Livestock and hundreds of thousands of dollars of fencing were lost in Woolooga, north-west of Gympie, in a fast-moving and unpredictable fire in September 2018.

Remarkably only one shed was destroyed and no homes were significantly damaged — but it was touch and go.

Vince and Dianne Hollis will always remember September 20, 2018 as the day the fire came within 5 metres of the back door of their home on the edge of the Wide Bay town.

About 75 fire units were tasked to the blaze, three to the Hollises' property alone, swelling the 247-person town's population for about a week.

Mrs Hollis remembers watching the glow of the fire behind the mountain to the west in the days before conditions changed and the fire took hold of an old rail bridge beside the house.

"It looked really nice. Then all of a sudden, come Wednesday or Thursday, they advised that, 'You may need to evacuate'," she said.

"It was burning slowly but every now and then it would flare back up.

"Because it was so dry, the grass underneath it, that was our concern because it [the grass] goes into a gully underneath our place. That then leads through to the hotel, the hall and the shops.

"We thought, if it gets in through the gully, that would have been the township gone and that was a real worry."



Tough going for a tough bunch

Woolooga is no stranger to natural disasters.

It had already suffered through floods in 2011 and 2013 before last year's fire.

Decent rain after the fire had restored hope but that's been all but dashed as a result of the ongoing dry.

The Hollises have been impacted by all three events, with water covering their floorboards and damaging doors during the floods.



"We've had our three," Mrs Hollis said.

"We don't want anymore."

Mr Hollis said vegetation grew back very well after the fires with significant rainfall in the first few months, but the lack of rain meant there was now plenty of fuel in the event of another fire.

"The bridge missing is about the only sign of the fire. Farmers have had BlazeAid to help with constructing fences," he said.

"I think country people are pretty tough. You've got to get out and do it."



'A lot of bad lately'

Local councillor Hilary Smerdon's property was also in the path of the fire 12 months ago.

He said weather conditions had worsened again.

"I couldn't believe how ferocious the fire was but luckily we didn't lose any houses in that regard." Mr Smerdon said.
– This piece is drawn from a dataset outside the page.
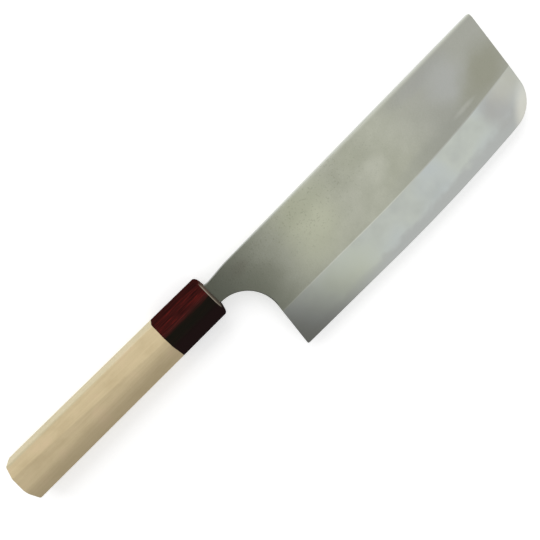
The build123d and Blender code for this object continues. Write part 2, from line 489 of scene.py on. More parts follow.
@dataclass(frozen=True)
class DyedRedWood(Finish):
    """Dyed wood rubbed smooth: deep red with bright fibres by the spine, and near black towards the belly
    from painted dark reflection and painted shade.
    """

    name: str = "dyed_red_wood"
    roughness: float = 0.25
    gloss: float = 0.0                  # the photo shows no gleam on it
    ground: str = "#3d1715"
    fibres: Grain = Grain(9 * MM, 0.4 * MM, 3.0, 0.6)
    deep: Wash = Wash(0.5, 0.34, 1.0, "#220f0e")
    bright: Wash = Wash(0.54, 0.68, 1.0, "#5e1c19")
    painted_light_bands: tuple[Wash, ...] = (
        Wash(9.0 * MM, 10.2 * MM, 0.5, "#220f0e", is_soft=True),        # painted dark reflection on the flat along the spine
        Wash(5.0 * MM, 3.6 * MM, 0.15, "#4d2f2c", is_soft=True),        # painted highlight on the ridge below it
        Wash(4.0 * MM, 1.5 * MM, 0.92, "#161813", is_soft=True),        # painted dark reflection on the side flat
        Wash(-1.5 * MM, -5.0 * MM, 0.9, "#251919", is_soft=True),       # painted shade on the flat along the belly
    )
    rim_highlight: Wash = Wash(0.0, 1.0, 1.0, "#958b7c")       # painted highlight on the front rim
    rim_x: float = 0.0
    rim_half: float = 0.25 * MM
    rim_core: float = 0.7               # the share of the rim's width where the painted highlight is full
    rim_middle: float = 1.2 * MM
    rim_ends: Pair = (8.14 * MM, 5.92 * MM)     # from its middle, where it ends and where it starts to fade
    mouth_reflection: float = 0.35            # how much painted reflection the mouth shows in front of the rim

    def dress(self, tree: NodeTree, place: NodeSocket) -> Surface:
        """Adds red and dark fibres along the grain, painted dark reflection and shade on the flats, and
        painted highlights on the ridge and the mouth's rim.

        Args:
            tree: The material's node tree.
            place: The place on the object.

        Returns:
            The colour, and no relief.
        """
        along = add_node(tree, "SeparateXYZ", "X", {0: place})
        across = add_node(tree, "SeparateXYZ", "Y", {0: place})
        fibres = self.fibres.drawn(tree, place)
        colour = self.bright.over(tree, fibres, self.deep.over(tree, fibres, linear(self.ground)))
        for band in self.painted_light_bands:
            colour = band.over(tree, across, colour)
        past_rim = add_node(tree, "Math", 0, {0: along, 1: self.rim_x}, operation="SUBTRACT")
        mouth = {"Value": past_rim, "From Max": self.rim_half, "To Max": self.mouth_reflection}
        rim = {
            "Value": distance_from(tree, along, self.rim_x),
            "From Min": self.rim_half,
            "From Max": self.rim_core * self.rim_half,
            "To Min": add_node(tree, "MapRange", "Result", mouth),
        }
        end, fade = self.rim_ends
        beside = {"Value": distance_from(tree, across, self.rim_middle), "From Min": end, "From Max": fade}
        # the share of the painted highlight on the rim, and of the painted reflection on the mouth in front
        # of it
        worn = {0: add_node(tree, "MapRange", "Result", rim), 1: add_node(tree, "MapRange", "Result", beside)}
        return self.rim_highlight.over(tree, add_node(tree, "Math", 0, worn, operation="MULTIPLY"), colour), ()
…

"It was a good outcome but the loss of feed, fences and that stuff was quite devastating.

"The only thing that saved me was the wind changed and it didn't get to my place but I was one of the lucky ones.

"Surface water is starting to run dry, feed is starting to run out. I've actually been trying to get this part drought-declared.

"It's farming, you take the good with the bad.

"We just seem to be getting a lot of bad lately."



Woolooga Hall vice-president Kayleen Moss said the dry conditions were causing nervousness in the community.

"All that grass that grew wonderfully in the rain is now dry and sitting on the ground and there's no moisture on the ground, so everyone is very nervous," she said.

Neighbours helping neighbours



Ms Moss was named Gympie Council's citizen of the year for 2019 in recognition of her work during the fires and for bringing a number of the region's rural communities together.

She said the community hall became a hub for information and recovery.

"It was fairly hectic. It was lucky for me that our property didn't have any animals on it, so we didn't have that stress that other people had," she said.

"Immediately they needed to get fences back up and protect their cattle, so then their focus wasn't getting food, it was just getting the cattle contained so that they don't lose any more.

"It was pivotal that the hall was there and functioned in that way to allow them to get on their feet."

She said one positive was that the event brought the community together.

"Neighbours were helping neighbours and when they were fighting the fire, there were neighbours just going from one property to the next to put the fire out," she said.

"Those strong community connections were the reason that a lot of people never lost their houses.

"Those connections have stayed now since the fires."